Cooper, of course, was embroiled in controversy when he was caught on video using a racial slur. Kelly said at the time that he thought it would take time some time for players to get over what their teammate had said. He clarified his comment on Monday.
“I don’t think the issue will ever go away because I think we all have valuable lessons that we can learn from it,” Kelly said. “Riley, obviously, because he was at the forefront of it, but I also think the guys understanding what he was about and what he was like as a human being in the locker room.”
There were two plays Sunday in which it appeared officials missed a call the Eagles could have challenged and had overturned.
The most egregious was a 36-yard sideline catch by Boykin in which the receiver’s arm clearly landed out of bounds before his second foot hit the ground. Kelly relies on his assistants up in the coach’s booth, primarily offensive coordinator Pat Shurmur, to help with close calls.
“I talked to all those guys,” Kelly said Monday. “They said they got one clip up in the box. They saw both feet down. Couldn’t really tell where the elbow was. Then they were snapping the ball and going.”
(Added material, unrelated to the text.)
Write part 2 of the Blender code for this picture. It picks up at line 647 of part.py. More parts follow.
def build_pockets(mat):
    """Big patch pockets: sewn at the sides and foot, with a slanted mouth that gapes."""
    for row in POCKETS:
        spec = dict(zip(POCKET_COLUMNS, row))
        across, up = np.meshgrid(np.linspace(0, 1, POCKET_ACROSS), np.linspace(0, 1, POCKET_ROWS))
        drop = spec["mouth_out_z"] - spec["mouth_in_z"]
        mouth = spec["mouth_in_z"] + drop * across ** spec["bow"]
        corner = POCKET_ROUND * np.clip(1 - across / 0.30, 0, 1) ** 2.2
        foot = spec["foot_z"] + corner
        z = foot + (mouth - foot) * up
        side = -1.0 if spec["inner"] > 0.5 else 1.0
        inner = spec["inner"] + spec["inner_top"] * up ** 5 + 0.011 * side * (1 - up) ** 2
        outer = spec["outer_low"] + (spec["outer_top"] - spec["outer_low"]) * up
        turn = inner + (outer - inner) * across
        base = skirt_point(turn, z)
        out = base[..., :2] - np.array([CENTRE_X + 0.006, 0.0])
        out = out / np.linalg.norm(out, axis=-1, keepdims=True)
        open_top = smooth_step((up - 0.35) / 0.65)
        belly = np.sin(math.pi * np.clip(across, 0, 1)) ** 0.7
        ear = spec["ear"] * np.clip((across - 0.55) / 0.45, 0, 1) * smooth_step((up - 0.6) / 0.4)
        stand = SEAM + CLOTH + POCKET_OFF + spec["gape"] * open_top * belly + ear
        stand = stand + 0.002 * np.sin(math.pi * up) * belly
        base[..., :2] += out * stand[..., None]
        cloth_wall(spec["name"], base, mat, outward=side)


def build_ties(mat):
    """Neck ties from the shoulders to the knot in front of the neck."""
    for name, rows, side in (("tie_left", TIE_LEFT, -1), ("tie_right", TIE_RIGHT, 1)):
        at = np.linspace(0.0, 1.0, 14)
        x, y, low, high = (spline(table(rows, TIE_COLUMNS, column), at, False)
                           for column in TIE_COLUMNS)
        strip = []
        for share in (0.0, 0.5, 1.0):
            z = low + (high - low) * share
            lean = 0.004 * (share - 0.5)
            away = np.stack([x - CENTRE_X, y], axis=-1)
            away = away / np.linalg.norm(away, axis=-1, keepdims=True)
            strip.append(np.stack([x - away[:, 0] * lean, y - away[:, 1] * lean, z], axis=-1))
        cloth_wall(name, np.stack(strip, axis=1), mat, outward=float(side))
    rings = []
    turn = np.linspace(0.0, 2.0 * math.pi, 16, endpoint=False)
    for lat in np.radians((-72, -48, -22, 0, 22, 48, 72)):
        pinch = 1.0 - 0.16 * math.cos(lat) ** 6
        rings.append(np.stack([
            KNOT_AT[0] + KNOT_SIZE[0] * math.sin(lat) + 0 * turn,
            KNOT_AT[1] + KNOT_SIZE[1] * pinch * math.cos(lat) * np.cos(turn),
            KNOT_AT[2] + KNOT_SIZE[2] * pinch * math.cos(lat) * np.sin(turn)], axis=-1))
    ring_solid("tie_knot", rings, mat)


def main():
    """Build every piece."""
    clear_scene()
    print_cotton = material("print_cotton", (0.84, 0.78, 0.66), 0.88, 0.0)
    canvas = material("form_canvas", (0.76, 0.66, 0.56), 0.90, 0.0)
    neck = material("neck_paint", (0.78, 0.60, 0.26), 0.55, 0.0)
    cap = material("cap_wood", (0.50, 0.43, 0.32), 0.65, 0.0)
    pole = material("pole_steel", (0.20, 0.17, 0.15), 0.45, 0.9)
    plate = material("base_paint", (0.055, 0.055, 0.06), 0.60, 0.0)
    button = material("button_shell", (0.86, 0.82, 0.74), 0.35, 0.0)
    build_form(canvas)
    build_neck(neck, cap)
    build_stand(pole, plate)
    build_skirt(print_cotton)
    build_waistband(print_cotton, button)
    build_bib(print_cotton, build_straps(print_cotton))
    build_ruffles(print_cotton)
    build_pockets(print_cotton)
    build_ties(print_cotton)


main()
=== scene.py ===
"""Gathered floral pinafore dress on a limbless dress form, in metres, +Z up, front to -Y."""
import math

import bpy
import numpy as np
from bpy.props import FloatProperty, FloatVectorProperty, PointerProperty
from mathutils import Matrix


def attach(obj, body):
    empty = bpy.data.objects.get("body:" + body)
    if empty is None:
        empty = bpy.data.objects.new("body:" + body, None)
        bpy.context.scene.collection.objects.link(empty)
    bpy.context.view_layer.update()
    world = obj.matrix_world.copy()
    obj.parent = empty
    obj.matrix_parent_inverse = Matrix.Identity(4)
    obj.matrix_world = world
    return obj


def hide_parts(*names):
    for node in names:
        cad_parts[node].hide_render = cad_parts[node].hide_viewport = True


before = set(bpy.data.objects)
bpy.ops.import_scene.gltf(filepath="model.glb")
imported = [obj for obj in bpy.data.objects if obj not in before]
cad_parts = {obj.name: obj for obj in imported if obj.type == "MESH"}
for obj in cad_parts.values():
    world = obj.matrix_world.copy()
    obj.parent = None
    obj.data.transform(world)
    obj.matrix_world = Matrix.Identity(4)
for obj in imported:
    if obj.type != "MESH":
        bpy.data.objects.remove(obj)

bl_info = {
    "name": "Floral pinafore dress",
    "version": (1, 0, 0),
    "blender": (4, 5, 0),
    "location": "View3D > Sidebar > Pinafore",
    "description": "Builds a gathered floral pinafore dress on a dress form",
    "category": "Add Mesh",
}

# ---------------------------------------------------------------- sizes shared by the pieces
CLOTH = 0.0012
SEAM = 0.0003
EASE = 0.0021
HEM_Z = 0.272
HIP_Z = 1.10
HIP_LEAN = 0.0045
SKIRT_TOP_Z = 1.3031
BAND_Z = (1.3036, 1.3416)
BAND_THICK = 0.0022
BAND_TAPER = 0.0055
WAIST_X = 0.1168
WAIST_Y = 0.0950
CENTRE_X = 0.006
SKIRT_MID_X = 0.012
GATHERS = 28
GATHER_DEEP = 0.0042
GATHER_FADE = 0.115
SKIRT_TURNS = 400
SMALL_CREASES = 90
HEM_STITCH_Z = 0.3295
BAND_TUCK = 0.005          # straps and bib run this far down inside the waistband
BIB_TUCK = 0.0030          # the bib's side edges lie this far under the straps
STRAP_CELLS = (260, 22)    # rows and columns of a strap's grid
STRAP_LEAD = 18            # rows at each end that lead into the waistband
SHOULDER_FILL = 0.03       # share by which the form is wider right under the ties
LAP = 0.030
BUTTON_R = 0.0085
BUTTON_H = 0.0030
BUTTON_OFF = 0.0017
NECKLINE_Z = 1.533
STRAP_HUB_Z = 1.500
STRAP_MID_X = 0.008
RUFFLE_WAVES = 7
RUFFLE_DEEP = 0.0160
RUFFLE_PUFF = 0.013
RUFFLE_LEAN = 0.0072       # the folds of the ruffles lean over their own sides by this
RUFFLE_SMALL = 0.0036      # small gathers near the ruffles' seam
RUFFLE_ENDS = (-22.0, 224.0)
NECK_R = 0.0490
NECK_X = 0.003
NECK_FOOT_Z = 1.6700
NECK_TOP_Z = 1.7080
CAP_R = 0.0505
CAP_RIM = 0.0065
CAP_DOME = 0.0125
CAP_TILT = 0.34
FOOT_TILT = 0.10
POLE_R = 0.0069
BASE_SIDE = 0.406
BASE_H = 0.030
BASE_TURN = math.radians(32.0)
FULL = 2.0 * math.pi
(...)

Because there was also a penalty there was a full minute in between plays. Kelly said he didn’t know what feed the Packers give their opponents in the coach’s box, but he said it wasn’t the television broadcast. Still, it was clear in every replay shown that Boykin’s catch wasn’t good.
On the second dubious call, tight end Ryan Taylor caught a short pass on third down for two yards. When he reached out, he fumbled and recovered the ball. The officials spotted the ball at the recovery spot.
It appeared as if Taylor picked up the first down with the catch, but was down before the fumble.
“We felt like he had the first down,” Kelly said, explaining why there was no challenge.
Kelly didn’t seem nonplussed about the missed challenges, but it will be interesting to see if he changes his system or assigns the responsibility to one coach. He has been successful on only 1 of 4 challenges this season.